Readers of The New Middle East will find much to appreciate. Danahar provides plenty of historical background to the recent events he discusses, for the most part his information and analysis are sound, and his style is not laden with jargon. Unfortunately, however, the book also contains some significant flaws.

Danahar has an unfortunate tendency to make grandiose, oracular pronouncements that initially sound profound but fall apart upon closer inspection. “God has returned to the Middle East,” he intones, claiming that religion has eclipsed nationalism in the region. This bald claim fails to account for the ways in which nationalism and religion continue to be intertwined.

Furthermore, Danahar’s desire to write a definitive study of the Middle East in the wake of the Arab Spring leads him to shoehorn in topics that can only dubiously be included under the rubric of the “new Middle East.” The chapters on Israel and the Occupied Territories particularly exemplify this tendency. The intensifying conflict between secular and ultra-Orthodox elements, for example, has marked Israeli Jewish society for decades, yet Danahar declares that “Israelis no longer all think the same, talk the same or worship the same,” as if there were some time in the recent past when they did.

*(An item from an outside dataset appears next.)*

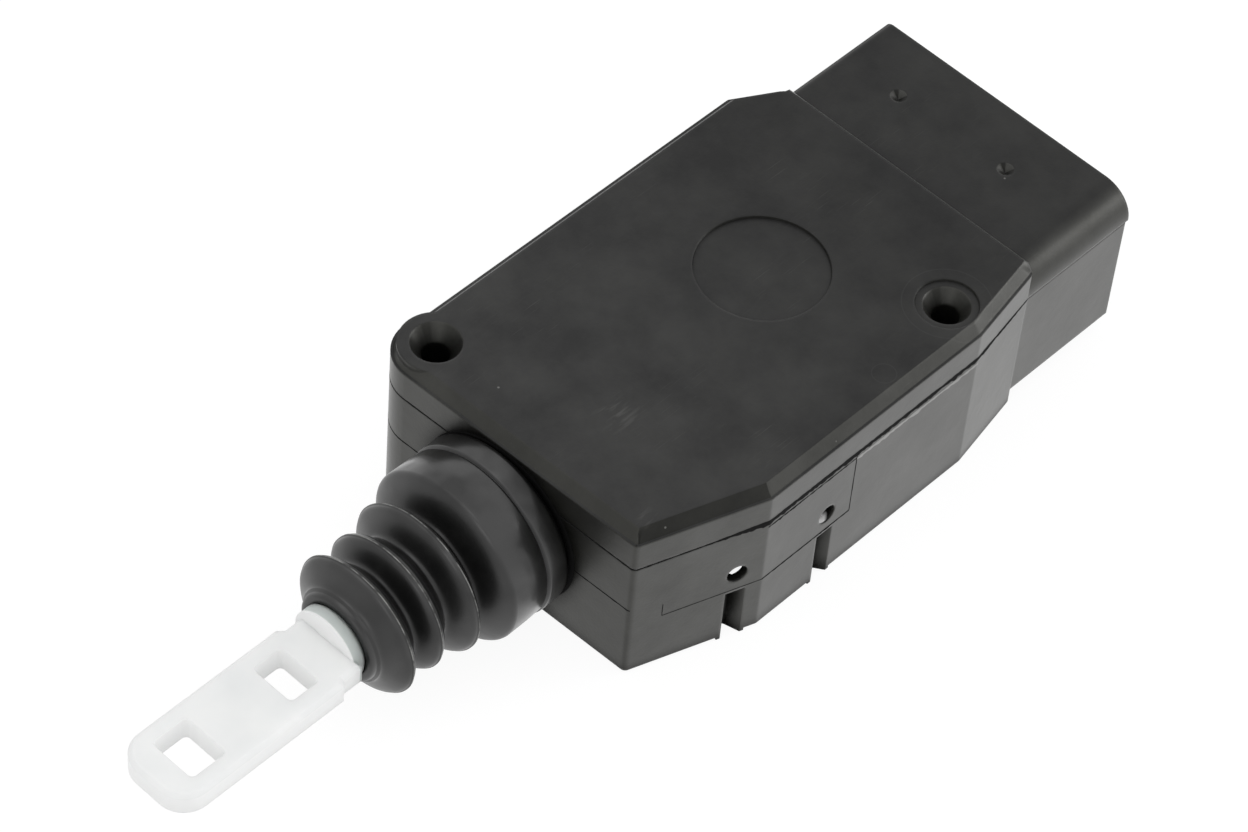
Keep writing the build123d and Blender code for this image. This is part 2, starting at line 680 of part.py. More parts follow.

Similarly, Danahar opines that the Arab Spring has weakened the Palestine Liberation Organization and strengthened Hamas, but Hamas’s rise in comparison to the PLO was building throughout the first decade of this century, and if anything, Palestinians in Hamas-controlled Gaza have become increasingly disillusioned with Hamas since 2007, when it seized power from Fatah, the dominant PLO faction.

Though Danahar opens some the chapters with stories of particular communities and persons who are attempting to exert political power in the region, he too often moves the focus away from them and toward shifting U.S. involvement. This is not surprising; foreign correspondents typically spend much of their time covering diplomatic developments. That said, additional carefully analyzed stories of particular persons and communities would have produced a richer account.

Finally, Danahar portrays the Muslim Brother­hood’s victories in the post-Mubarak elections as a definitive moment from which there will be no turning back. “The long war between the Brotherhood and the army is over,” Danahar declares; the Egyptian military has “conceded defeat.” This argument has, of course, been overtaken by events, specifically July’s popular protest against the Muslim Brotherhood–led government and the army’s deposing of elected president Mohamed Morsi and subsequent outlawing of the Brother­hood. In Danahar’s defense, in making his assessment before these events unfolded, he relied on prominent scholars of Islamist movements such as Olivier Roy, who stated after the Brotherhood emerged victorious in elections that “I don’t see the army at all resenting the Brotherhood coming into power.”

Such are the dangers of prognostication. Like much of the Western media, Danahar failed to examine the managerial incompetence, the sectarian insularity, the autocratic tendencies and the human rights violations that marked the Brotherhood’s short rule, all of which fueled the broad discontent with the Brotherhood that culminated in the massive protests calling for the Morsi government to step down.

Taken together, these flaws in Danahar’s analysis deeply compromise what otherwise promised to be a solid study. Readers wanting a general overview of the Middle East in the wake of the Arab Spring could find several parts of Danahar’s study useful, but those wanting a deeper assessment that is less U.S.-centric or that looks closely at how Christians in the Middle East are being devastated by and are adapting to new political and military realities will need to look elsewhere.

Alain Epp Weaver

Alain Epp Weaver directs strategic planning for the Mennonite Central Committee and is the author of Mapping Exile and Return: Palestinian Dispossession and a Political Theology for a Shared Future (Fortress).